The Heart Sutra (Prajñāpāramitā Hridaya Sūtra) asserts that there is no karma, no law of cause and effect. The assertion was made by bodhisattva Avalokiteshvara in a teaching for the great arhat Shariputra, given before a multitude of beings, on the request of Buddha Shakyamuni. After the teaching, Buddha Shakyamuni greatly praised the wisdom of Avalokiteshvara's words and the beings present rejoiced.[1]

  • This statement could be understood literally (as e.g. in Dzogchen), or
  • it could be interpreted as seen from point of view of the philosophy of emptiness. For example, later teachers like Nagarjuna (see also below) and Tsongkhapa even explained that emptiness and dependent origination are like two sides of the same coin. The point is that all phenomena are dependent originations, which means that they do not exist in and out of themselves alone, are thus not self-defined, and empty (of self).

Madhyamaka and Pratitya-samutpada

Though the formulations above appear might seem to imply that pratitya-samutpada is a straightforward causal model, in the hands of the Madhyamaka school, Pratitya-samutpada is used to demonstrate the very lack of inherent causality, in a manner that appears somewhat similar to the ideas of David Hume.

The conclusion of the Mādhyamikas is that causation, like being, must be regarded as a merely conventional truth (saṃvṛti), and that to take it as really (or essentially) existing would be both a logical error and a perceptual one, arising from ignorance and a lack of spiritual insight.

According to the analysis of Nāgārjuna, the most prominent Mādhyamika, true causality depends upon the intrinsic existence of the elements of the causal process (causes and effects), which would violate the principle of anatta, but pratītya-samutpāda does not imply that the apparent participants in arising are essentially real.

Because of the interdependence of causes and effects (i.e. causes depend on their effects in order to be causes, and effects likewise depend on their causes in order to be effects), it is quite meaningless to talk about them as existing separately. However, the strict identity of cause and effect is also refuted, since if the effect were the cause, the process of origination could not have occurred. Thus both monistic and a dualistic accounts of causation are rejected.

Therefore Nāgārjuna explains that the anatta (or emptiness) of causality is demonstrated by the interdependence of cause and effect, and likewise that the interdependence (pratītya-samutpāda) of causality itself is demonstrated by its anatta.

Christian Thomas Kohl: Buddhism and Quantum Physics: http://ctkohl.googlepages.com

In his Entry to the middle way, Candrakirti asserts, "If a cause produces its requisite effect, then, on that very account, it is a cause. If no effect is produced, then, in the absence of that, the cause does not exist."

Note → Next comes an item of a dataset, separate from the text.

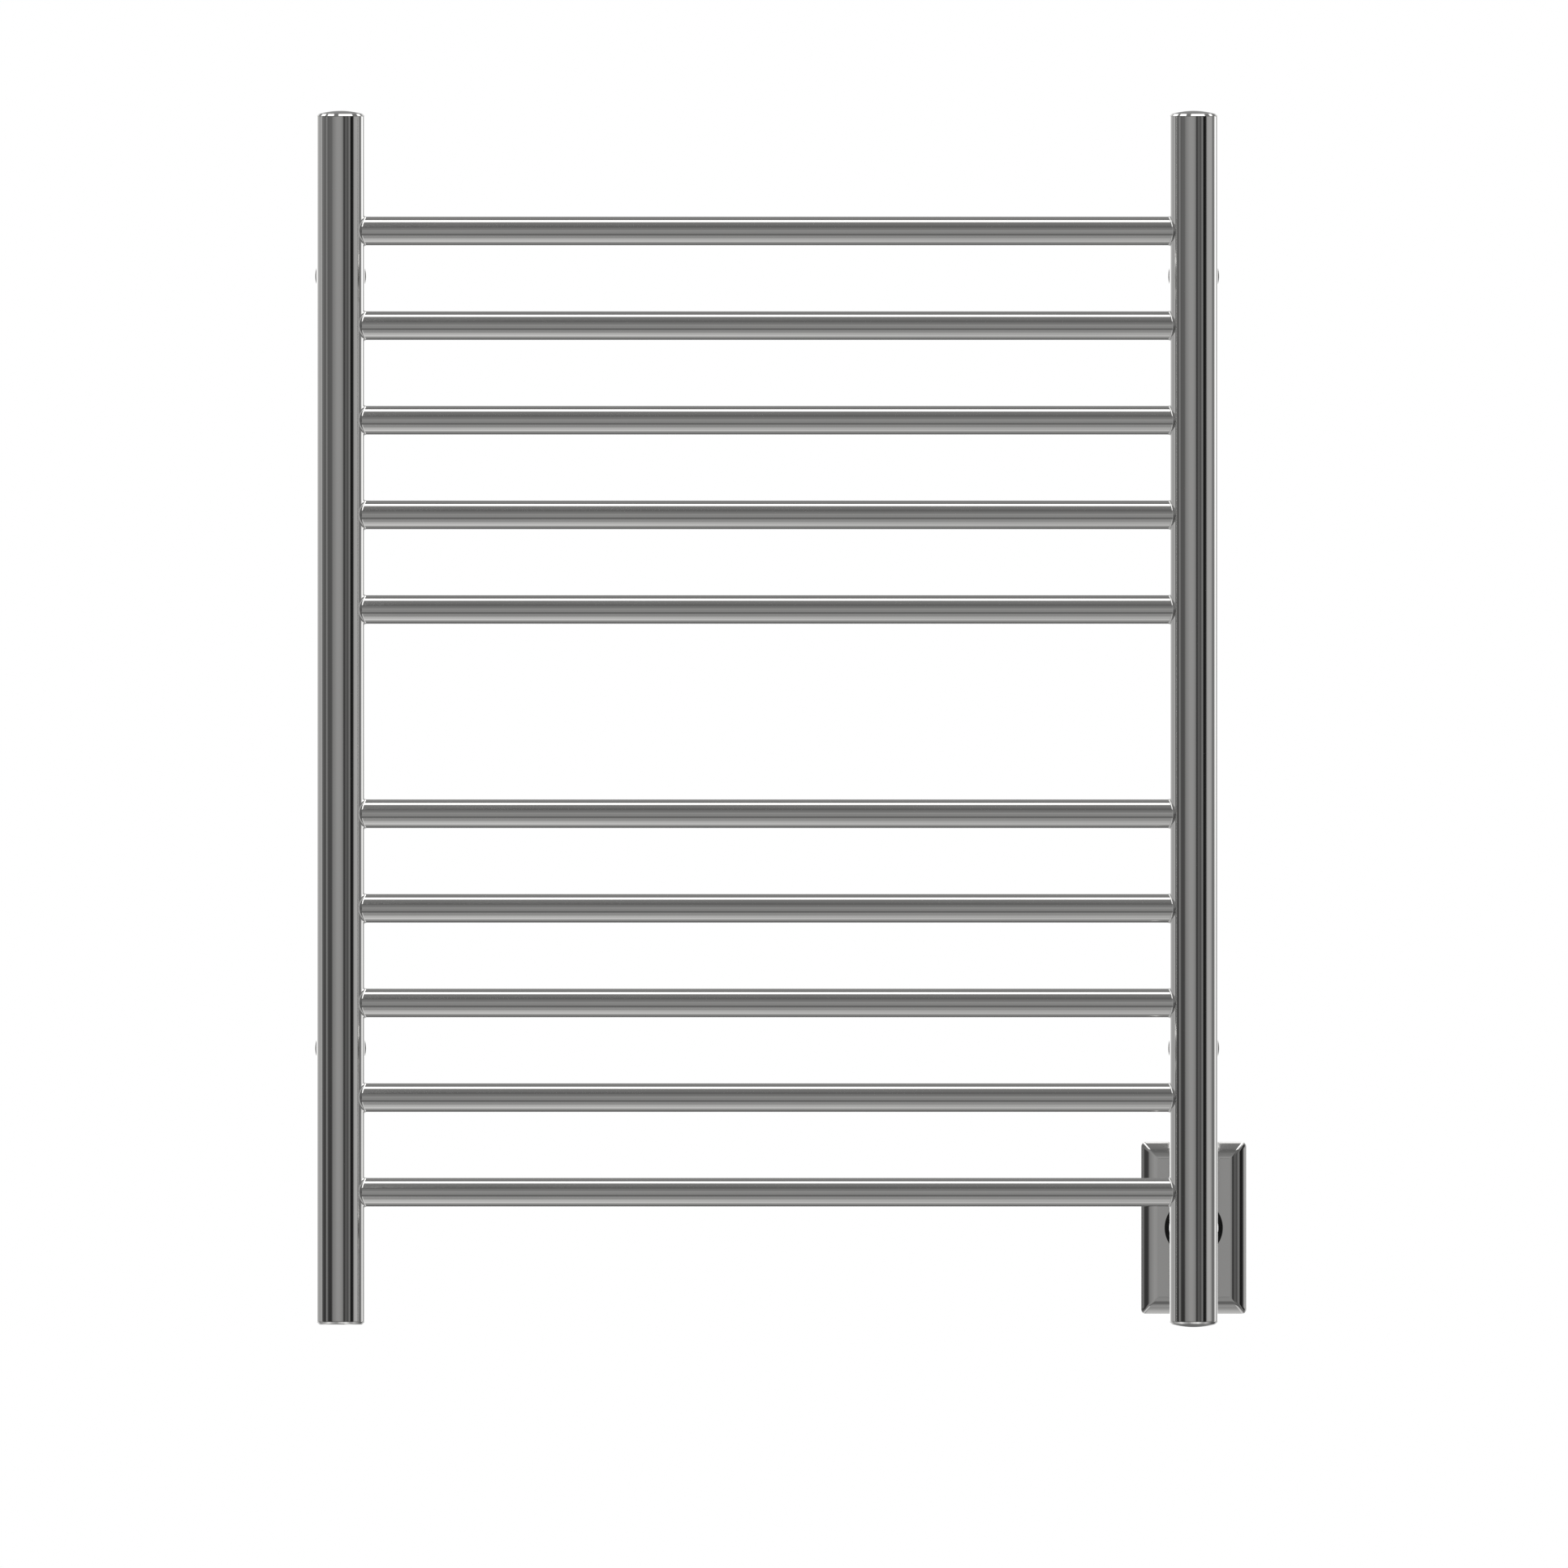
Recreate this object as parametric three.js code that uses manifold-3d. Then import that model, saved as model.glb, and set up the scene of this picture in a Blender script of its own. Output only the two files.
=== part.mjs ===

Pratitya-samutpada in Dzogchen

In Dzogchen tradition the interdependent origination is considered illusory: '(One says), "all these (configurations of events and meanings) come about and disappear according to dependent origination." But, like a burnt seed, since a nonexistent (result) does not come about from a nonexistent (cause), cause and effect do not exist.

What appears as a world of apparently external phenomena, is the play of energy of sentient beings. There is nothing external or separate from the individual. Everything that manifests in the individual's field of experience is a continuum. This is the Great Perfection that is discovered in the Dzogchen practice.[2]

Being obsessed with entities, one's experiencing itself [sems, citta], which discriminates each cause and effect, appears as if it were cause and condition.' (from byang chub sems bsgom pa by Mañjusrîmitra. Primordial experience. An Introduction to rDzogs-chen Meditiation, pp. 60, 61)

The reversibility of dependent arising

Pratitya-samutpada is most commonly used to explain how suffering arises depending on certain conditions, the implication being that if one or more of the conditions are removed (if the "chain" is broken), suffering will cease.

There is also a text, the Upanisa Sutta in the Samyutta Nikaya, in which a discussion of the conditions not for suffering but for enlightenment are given. This is sometimes glossed as "transcendental" dependent arising. The chain in this case is:

  1. suffering (dukkha)
  2. faith (saddhā)
  3. joy (pāmojja, pāmujja)
  4. rapture (pīti)
  5. tranquillity (passaddhi)
  6. happiness (sukha)
  7. concentration (samādhi)
  8. knowledge and vision of things as they are (yathābhūta-ñāna-dassana)
  9. disenchantment with worldly life (nibbidā)
  10. dispassion (virāga)
  11. freedom, release, emancipation, deliverance (vimutti)
  12. knowledge of destruction of the cankers (āsava-khaye-ñāna)

Dependent origination and deep ecology

The awareness that all beings are connected through mutual interdependence is fundamental to ecology, especially deep ecology. The great challenge that now faces mankind to avert global catastrophe has arisen because of ignorance of the interconnectedness of all life – that harm caused abroad affects our own well-being at home. Deep ecology has been very influenced by Buddhist thought and the profound implications that the Buddha's teaching has for changing our relationship to the natural world.